The success of 17-1A highlights another major direction for monoclonal antibodies: their use in minimal residual disease, in which only very small amounts of tumor cells remain after other therapy. "It's a matter of getting to the right target, the early disseminated cells," said Riethmü&ller.

Lloyd Old

(Courtesy Cancer Research Institute and UV Studios)

Others agreed. "Micrometastatic cells may be the most accessible targets," said Lloyd Old, director of the Cancer Research Institute's Scientific Advisory Council. "There are compelling arguments to focus on minimal residual disease."

Meanwhile, more and more sophisticated MAbs continue to emerge from laboratories. Two of the NCI-sponsored cooperative groups are recruiting B-cell lymphoma patients for a randomized trial with a MAb conjugated to a plant toxin called ricin. The conjugate has been engineered to block ricin's ability to bind to normal cells, thus solving at least partially the toxicity problem that plagued ricin in earlier trials. One of the trial's lead investigators, Michael Grossbard, M.D., of Massachusetts General Hospital Cancer Center in Boston, said that early results could be in by 1997.

Dr. Ira Pastan

Immunotoxins have also made it to the clinic at the National Cancer Institute, where the bacterial toxin, Pseudomonas exotoxin, was first joined chemically, and later fused, with a MAb. The chemically conjugated version produced only a few responses in a phase I trial, said NCI's Ira Pastan, M.D. But the fused version, created using genetic engineering techniques, has so far proved 10 times more active than the conjugate and is less toxic. Still in the laboratory at NCI, Pastan said, are immunotoxins targeted at the erbB and interleukin-2 receptors on cancer cells.

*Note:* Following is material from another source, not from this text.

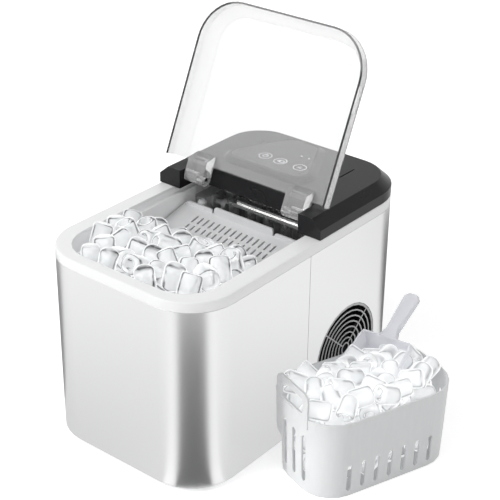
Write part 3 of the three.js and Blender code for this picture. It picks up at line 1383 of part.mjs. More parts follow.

Toxins, radionuclides, and human components are only three of the intricacies that MAbs are acquiring on the way to the clinic. Bispecific MAbs -- two joined antibodies -- have also entered trials and at least one antibody has been conjugated to a chemotherapeutic agent. The next generation of MAbs will also include antibodies fused to T cells and antibodies aimed at growth factor receptors on cancer cells, in an effort to interfere with cell division.

Yet veteran MAb researchers, mindful of earlier disappointments, are waiting for a lot more clinical data before they predict success beyond lymphoma and leukemia. "Perhaps," Old said in his opening remarks at last month's seminar, "in vivo veritas should become the motto for our field."